Apr 27, 2009 13:15
I don't know how the other writers on my list get warmed up before a session, but here's an example from yesterday of what I tend to do:
Writer's block is just the act of not writing. This pithy observation doesn't offer a solution, but it sure sounds nifty. A blocked writer could get a lot of mileage out of it, repeating it like a mantra-not writing, not writing, not writing.
Interruptions are another rich source to mine. A thought or a sentence only flows as freely as the empty course of the page laid before it. Interruptions-be they momentary interjections from coffee shop servers as you're trying to get your daily writing engine started or larger digressions brought by life wrenching your head around and forcing your concentration away from the free flow of ink across a paper landscape-these are the pebbles and boulders and Hoover-fricken Dams that stopper all that inspiration and muck up your headwaters something fierce.

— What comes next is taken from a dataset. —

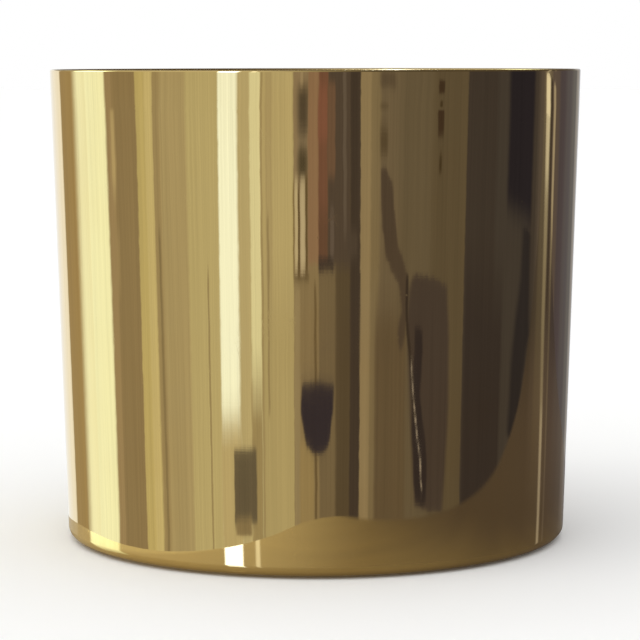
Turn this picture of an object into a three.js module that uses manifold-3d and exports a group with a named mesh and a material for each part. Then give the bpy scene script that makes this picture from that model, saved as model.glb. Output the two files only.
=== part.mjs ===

I must pause now, for a big plate of bacon has been set before me. One must always pause for bacon.
Mmm. Bacon.
Right. Where was I? Oh yeah-the distractions that keep a writer from writing…
Mmm. More bacon.
There are other things: research, editing, re-reading, world-building. The business side of writing. But none of these are as tasty as bacon, so I don't feel any great need to ruminate on them
Eggs and potatoes, they're interesting enough, but even with hot sauce, they are what they are. There's no sublime excess drawing me away from everything except devouring them mindlessly, and getting my fingers all greasy in the process.
No, bacon is my writers pitfall. Fatty, greasy, salty, unhealthy bacon. You just keep devouring it until it's gone.
WoW… is kinda like a never-ending plate of bacon for me. I need to figure out ways to put a few pieces on my plate and then step away from the table.
Complete non-sequitor in response to the stimuli of my environment: I totally want to write a Lost/Gilligan's Island crossover fanfic.
Right (Write? Wright?), back on track.
Tea.
It all comes back to tea with me. Tea does not distract. It centers. It soothes. It focuses. It warms the hands and the head, puts fire in the belly, and readies and steadies me for the work. I need to remember and apply this: bacon in moderation, tea in ubiquity.
Alright. Enough with the omphalaskepsicism. Time to segue into my fiction writing.